Publication year - 2018
Publication title -
protein science
Language(s) - English
Resource type - Journals
SCImago Journal Rank - 3.353
H-Index - 175
eISSN - 1469-896X
pISSN - 0961-8368
DOI - 10.1002/pro.3353
Subject(s) - protein data bank (rcsb pdb) , protein data bank , crystallography , computer science , homology modeling , homology (biology) , hydrogen bond , protein structure , algorithm , chemistry , molecule , stereochemistry , biochemistry , organic chemistry , gene , enzyme
The Protein Data Bank (PDB) is the global archive for structural information on macromolecules, and a popular resource for researchers, teachers, and students, amassing more than one million unique users each year.
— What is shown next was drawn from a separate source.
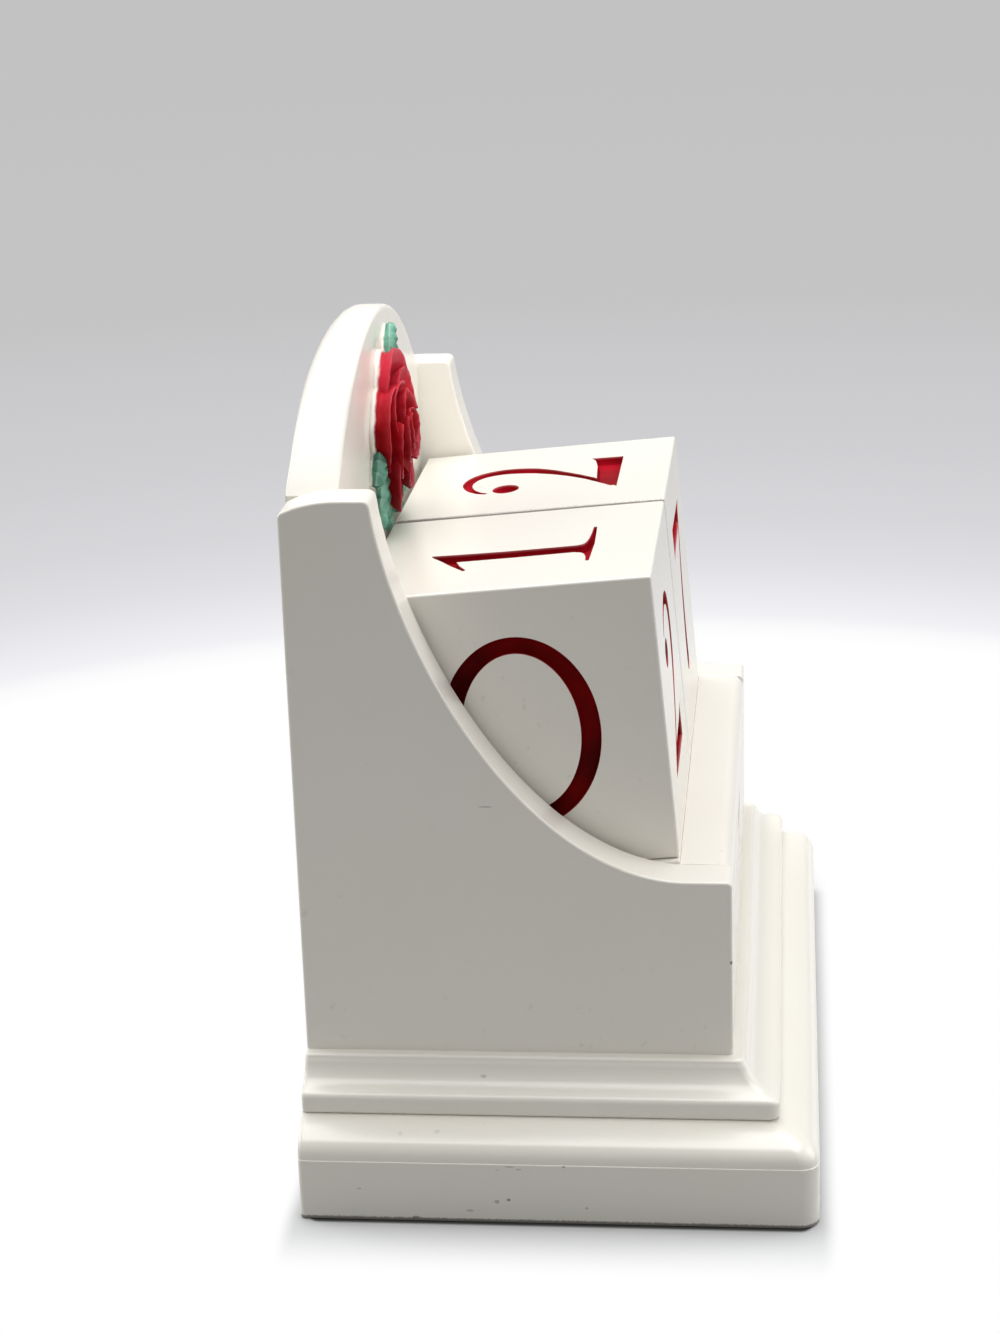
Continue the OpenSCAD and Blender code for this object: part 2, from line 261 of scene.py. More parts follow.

Crystallographic structure models in the PDB (more than 100,000 entries) are optimized against the crystal diffraction data and geometrical restraints. This process of crystallographic refinement typically ignored hydrogen bond (H-bond) distances as a source of information. However, H-bond restraints can improve structures at low resolution where diffraction data are limited. To improve low-resolution structure refinement, we present methods for deriving H-bond information either globally from well-refined high-resolution structures from the PDB-REDO databank, or specifically from on-the-fly constructed sets of homologous high-resolution structures. Refinement incorporating HOmology DErived Restraints (HODER), improves geometrical quality and the fit to the diffraction data for many low-resolution structures. To make these improvements readily available to the general public, we applied our new algorithms to all crystallographic structures in the PDB: using massively parallel computing, we constructed a new instance of the PDB-REDO databank (https://pdb-redo.eu). This resource is useful for researchers to gain insight on individual structures, on specific protein families (as we demonstrate with examples), and on general features of protein structure using data mining approaches on a uniformly treated dataset.